In considering plays of the latter half of the Nineteenth Century we are first faced with the problem of finding them. Few were published. Even if they were copyrighted difficulty arises: The Copyright Office of the Library of Congress threw out its collection prior to 1900, or so I was told by a member of its staff. My source may not be entirely correct, because another source reported that all that was necessary for copyright during the period was to submit the title and a few representative lines. One hopes that some of the playscripts may be discovered in theatre archives.

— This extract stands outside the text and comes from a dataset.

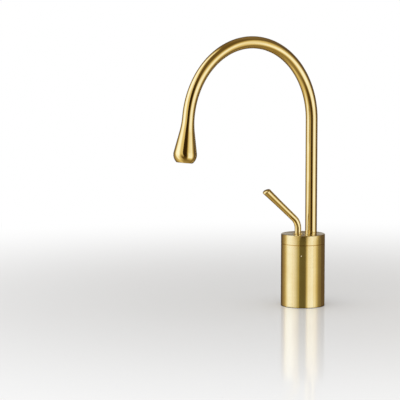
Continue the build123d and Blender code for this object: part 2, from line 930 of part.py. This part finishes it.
nodes = {
    "main_body": main_body(),
    "top_cap": top_cap(),
    "cap_oring": cap_oring(),
    "retaining_nut": retaining_nut(),
    "cartridge_housing": cartridge_housing(),
    "housing_oring": housing_oring(),
    "cartridge_base": cartridge_base(),
    "cartridge_base_seals": cartridge_base_seals(),
    "fixed_ceramic_disc": fixed_ceramic_disc(),
    "moving_ceramic_disc": moving_ceramic_disc(),
    "disc_carrier": disc_carrier(),
    "cartridge_rotor": cartridge_rotor(),
    "pivot_pin": pivot_pin(),
    "cartridge_spindle": cartridge_spindle(),
    "lever_dome": lever_dome(),
    "lever_rod": lever_rod(),
    "spout_tube": spout_tube(),
    "drop_nozzle": drop_nozzle(),
    "aerator_housing": aerator_housing(),
    "aerator_insert": aerator_insert(),
    "aerator_seal": aerator_seal(),
    "spout_nipple": spout_nipple(),
    "spout_orings": spout_orings(),
    "spout_slip_ring": spout_slip_ring(),
    "spout_grub_screw": spout_grub_screw(),
    "deck_gasket": deck_gasket(),
    "threaded_shank": threaded_shank(),
    "rubber_washer": rubber_washer(),
    "steel_washer": steel_washer(),
    "back_nut": back_nut(),
    "hot_mark": temperature_mark(-1),
    "cold_mark": temperature_mark(1),
}

for name, shape in nodes.items():
    export_step(shape, f"parts/{name}.step")
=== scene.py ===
import math
import bpy
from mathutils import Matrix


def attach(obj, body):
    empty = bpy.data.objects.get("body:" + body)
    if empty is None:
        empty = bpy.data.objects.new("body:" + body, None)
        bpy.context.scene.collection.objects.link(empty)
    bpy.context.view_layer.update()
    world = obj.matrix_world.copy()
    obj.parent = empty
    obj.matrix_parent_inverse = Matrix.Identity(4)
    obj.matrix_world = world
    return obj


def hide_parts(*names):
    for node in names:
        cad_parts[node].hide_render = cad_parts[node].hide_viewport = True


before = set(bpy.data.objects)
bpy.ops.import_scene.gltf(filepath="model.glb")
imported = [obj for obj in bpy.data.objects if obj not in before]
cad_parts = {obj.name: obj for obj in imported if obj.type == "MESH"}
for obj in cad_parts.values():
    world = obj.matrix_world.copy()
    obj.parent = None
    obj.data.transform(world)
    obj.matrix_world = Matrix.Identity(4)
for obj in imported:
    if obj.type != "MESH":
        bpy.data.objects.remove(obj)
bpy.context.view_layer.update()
print("frame loaded:", len(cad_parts), "nodes")

# The camera of a product picture, three quarters from the right
camera = {
    "place": (1.6426, -1.4254, 0.3545),
    "turn": 52.269,  # degrees round the vertical
    "lookDown": 6.017,  # degrees below level
    "lens": 166.05,
    "sensor": 36,
    "clip": (0.1, 30),
}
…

Rankin was relatively well educated. He and his older brother, George, attended the Gower Street School for boys in London, England, which provided a better education than that offered in the grammar schools of their native Windsor, Ontario. Later they attended Upper Canada College, but McKee, restless for action in the theatre, left within a year. Not until he had spent a half-dozen years on the stage and attained star status did he begin writing. It was in Chicago in 1870 that he astounded his fellow actors with the success of his first play, 'Rip Van Winkle.'

One is immediately struck by the familiarity of the title and the playwright's commercial instinct. Washington Irving's story had been dramatized most recently by Dion Boucicault, the Irish playwright, in 1865, at the request of the actor Joseph Jefferson who, gifted with an ability to enhance the most pathetic humour, toured England and America for years in the play. Rankin was declared indistinguishable from Jefferson in the role, which was an enormous compliment.

Rankin's version included roles for young children, calculated to appeal to the sentimental audiences of the day. But here again Rankin's practical eye was at work. At the same time, he wrote a melodrama, 'Nannie; or, the Dutch Orphans,' which called for performances from the same children he and his company took on tour by the newly completed (1870) railway to the Far West. They met with great success in the mining camps and pioneer settlements in California, Nevada and Oregon, and Rankin returned to the East laden with silver and gold dust. He returned also with the memory of unforgettable scenes and experiences, particularly of the theatre in Salt Lake City where Brigham Young and his forty children applauded from their centre box. These experiences inspired him to construct one of the most successful dramas of the Nineteenth Century, to thereby set a new trend and make himself very rich for a time.

Stories of the West were becoming popular. Rankin, discussing his idea for a western drama with friends, listened to an actor known as Philadelphia Jim recreate scenes from Joachin Miller's The First Family of the Sierras, dealing with miners in California. In disguise among the miners is a girl, Nancy Williams, marked for assassination by the Mormon's Avenging Angels or Danites because she was the daughter of settlers believed to be among those who had slain the prophet, Joseph Smith, on the migration to Utah. Rankin had seen a few of the Danites when he was in Salt Lake City, where they formed the Mormon secret police. The Mountain Meadows Massacre which they perpetrated, however, was the subject of an ongoing investigation by federal authorities who at that very time had wrung a confession of guilt from one of them. Rankin recalled:


 
I got a copy of the book next day from the publishers and after dinner I started to read it aloud to my wife. I never stopped until I had finished it, about 3 o'clock next morning, and neither of us were the least bit sleepy either. The next evening found me at work on the construction of the framework, so to speak, of the play.3


Rankin, with an actor's instinct, recognized that the story needed another element to be dramatic, something to provoke the passions of the miners: love, jealousy - in other words, an attractive woman. In the story the only woman, Nancy Williams, was disguised as a miner throughout the play. He found what he needed in an anonymous story in Frank Leslie's Popular Monthly.4 It described miners preparing for the arrival of a schoolteacher in such a manner that the supposedly 'uppity' educated woman would not last long. To their surprise the schoolteacher was a beautiful woman, a widow who quickly brought out the best in them. He incorporated the widow-schoolteacher into the second act of his play.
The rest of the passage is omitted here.